Plain Absolut Vodka contains 0 g of sugar, while sweet mixers, liqueurs, and canned cocktails are where sugar most often shows up.
If you’re watching sugar, vodka feels like the easy pick. It’s clear, it’s not a soda, and it doesn’t taste sweet on its own. Still, “clear” doesn’t always mean “sugar-free” once you factor in flavored bottles, premixed drinks, and the way cocktails get built.
This article clears up what’s in a standard pour of Absolut, why distilled spirits usually show 0 g sugar, and where sugar can sneak into your glass. You’ll also get a simple way to read labels and a set of mixer swaps that keep the drink tasting good without turning it into dessert.
What “No Sugar” Means For Straight Vodka
Absolut publishes nutrition details for its products, including the classic 40% ABV vodka on its nutritional information page. On its own, straight vodka is not a sugary drink. The calories come from alcohol, not from carbs.
That “0 g sugar” line can still feel confusing, since vodka starts from grains. The reason is the way distilled spirits are made. Fermentation turns sugars into alcohol, then distillation separates alcohol from most remaining compounds. What’s left in the bottle is mostly ethanol and water, plus trace compounds that carry aroma and taste.
One practical takeaway: if your glass contains only vodka and water (or ice), sugar content stays at zero. Once you add something sweet, the sugar comes from that add-on, not from the vodka.
Sugar In Absolut Vodka With Common Add-Ons
Most “vodka has sugar” moments trace back to three places: flavored spirits that add sweeteners, premixed drinks that include juice or syrup, and mixers that look harmless but carry a lot of sugar. Even tonic water and many ginger beers can carry sugar in a single serving.
Absolut sells flavored vodkas and ready-to-drink canned cocktails. Some flavored vodkas are unsweetened, while others can include sweeteners or added flavor bases that change the nutrition line. The only reliable way to know is the brand’s nutrition page or the product label where it’s sold. Start with the exact product name, not the brand name.
If your goal is low sugar, treat the vodka as the blank canvas and treat the mixer as the real nutrition driver.
How to spot sugar without doing math in your head
Use this quick scan on any bottle or can:
- Serving size: Compare apples to apples. A can might list 12 oz, a spirit might list per 100 ml.
- Total sugars: This is the line that matters for sugar tracking.
- Carbohydrates: If carbs are 0 g, sugars will also be 0 g.
- Ingredients: Words like “syrup,” “nectar,” “juice concentrate,” or “cane sugar” tell you what’s doing the sweetening.
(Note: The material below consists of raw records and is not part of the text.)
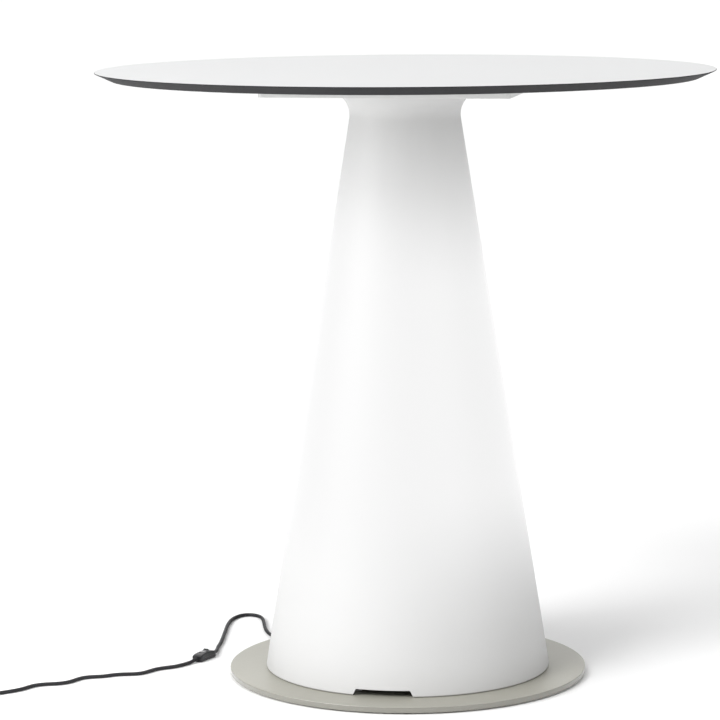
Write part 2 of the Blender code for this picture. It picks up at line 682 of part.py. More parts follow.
def make_led_boards(board_white):
    """A board on each side of the post, with a row of LEDs on it."""
    face = POST_WIDTH / 2 + CLEAR
    low, high = POST_BOTTOM + BOARD_MARGIN, POST_TOP - BOARD_MARGIN
    half = BOARD_WIDTH / 2
    pitch = (high - low) / LED_COUNT
    top = face + BOARD_THICKNESS
    root = top - BOARD_THICKNESS / 2
    size = LED_SIZE / 2
    for side, name in enumerate(("right", "back", "left", "front")):
        turn = Matrix.Rotation(side * math.pi / 2, 4, "Z")
        panel = block((face, -half, low), (top, half, high))
        board = add_object("led_board_" + name, panel, board_white, turn)
        leds = bmesh.new()
        places = [Matrix.Translation((0, 0, low + pitch * (i + 1 / 2))) for i in range(LED_COUNT)]
        stamp(leds, block((root, -size, -size), (top + LED_HEIGHT, size, size)), places)
        combine(board, leds, "UNION", turn)


def make_driver(white_plastic, zinc):
    """LED driver: a potted case with a screw ear at each end."""
    half = DRIVER_LENGTH / 2
    ear = half + DRIVER_EAR
    low = BASE_TOP + CLEAR
    shelf, high = low + DRIVER_EAR_HEIGHT, low + DRIVER_HEIGHT
    outline = [(-ear, low), (ear, low), (ear, shelf), (half, shelf), (half, high), (-half, high),
               (-half, shelf), (-ear, shelf)]
    case = prism(outline, DRIVER_WIDTH, Matrix.Translation((0, DRIVER_Y, 0)))
    driver = add_object("led_driver", case, white_plastic)
    bevel(driver, DRIVER_EDGE)
    ears, clamp = small_screw_places()
    holes = bmesh.new()
    places = [Matrix.Translation((x, y, low)) for x, y in ears]
    stamp(holes, drill(SMALL_SCREW_RADIUS + SCREW_CLEAR, -OVERRUN, DRIVER_EAR_HEIGHT + OVERRUN), places)
    combine(driver, holes, "DIFFERENCE")
    flip = Matrix.Rotation(math.pi, 4, "X")
    head = (SMALL_SCREW_HEAD_RADIUS, SMALL_SCREW_HEAD_HEIGHT)
    screw = pan_screw(SMALL_SCREW_RADIUS, SMALL_SCREW_LENGTH, *head)
    seats = [Matrix.Translation((x, y, shelf + CLEAR)) @ flip for x, y in ears]
    copies("driver_screw", screw, seats, zinc)
    screw = pan_screw(SMALL_SCREW_RADIUS, SMALL_SCREW_BORE, *head)
    seat = BASE_TOP + CLEAR + CLAMP_THICKNESS + CLEAR
    seats = [Matrix.Translation((x, y, seat)) @ flip for x, y in clamp]
    copies("clamp_screw", screw, seats, zinc)


def make_clamp(black):
    """Saddle that holds the strain relief down on the base plate."""
    inner = BUSH_RADIUS + CLEAR
    outer = inner + CLAMP_THICKNESS
    half = CLAMP_WIDTH / 2
    low = BASE_TOP + CLEAR
    shelf = low + CLAMP_THICKNESS
    over = arc((0, BUSH_Z), outer, 0, math.pi)
    under = arc((0, BUSH_Z), inner, math.pi, 0)
    outline = [(half, low), (half, shelf), (outer, shelf)] + over
    outline += [(-outer, shelf), (-half, shelf), (-half, low), (-inner, low)] + under + [(inner, low)]
    place = Matrix.Rotation(CORD_ANGLE - math.pi / 2, 4, "Z") @ Matrix.Translation((0, CLAMP_CIRCLE, 0))
    clamp = add_object("cord_clamp", prism(outline, CLAMP_DEPTH, place), black)
    ears, screws = small_screw_places()
    holes = bmesh.new()
    places = [Matrix.Translation((x, y, low)) for x, y in screws]
    stamp(holes, drill(SMALL_SCREW_RADIUS + SCREW_CLEAR, -OVERRUN, CLAMP_THICKNESS + OVERRUN), places)
    combine(clamp, holes, "DIFFERENCE")


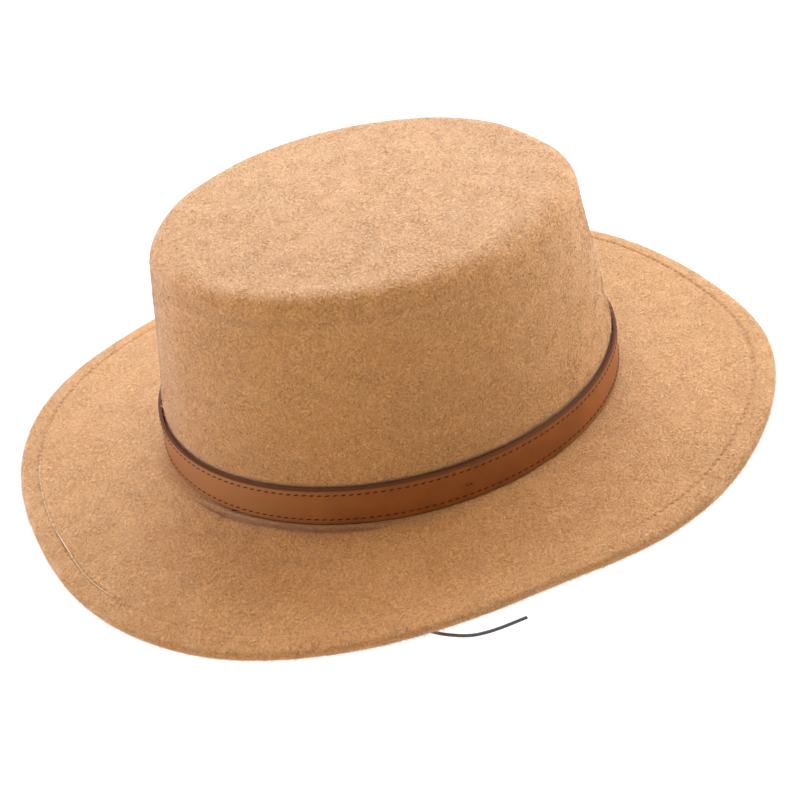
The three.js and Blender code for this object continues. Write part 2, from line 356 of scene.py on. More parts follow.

Why “sugar-free” on a label can still mean tiny traces
In U.S. labeling rules, “sugar free” is a defined claim with a small threshold. The FDA’s 21 CFR 101.60 sugar-claim rule explains how sugar content claims work and what the term means in law, not in casual speech. That’s why you may see a product described as sugar free even when lab tests could detect tiny traces. The label claim is tied to the serving size and the rule definition, not to an absolute “zero molecules” standard.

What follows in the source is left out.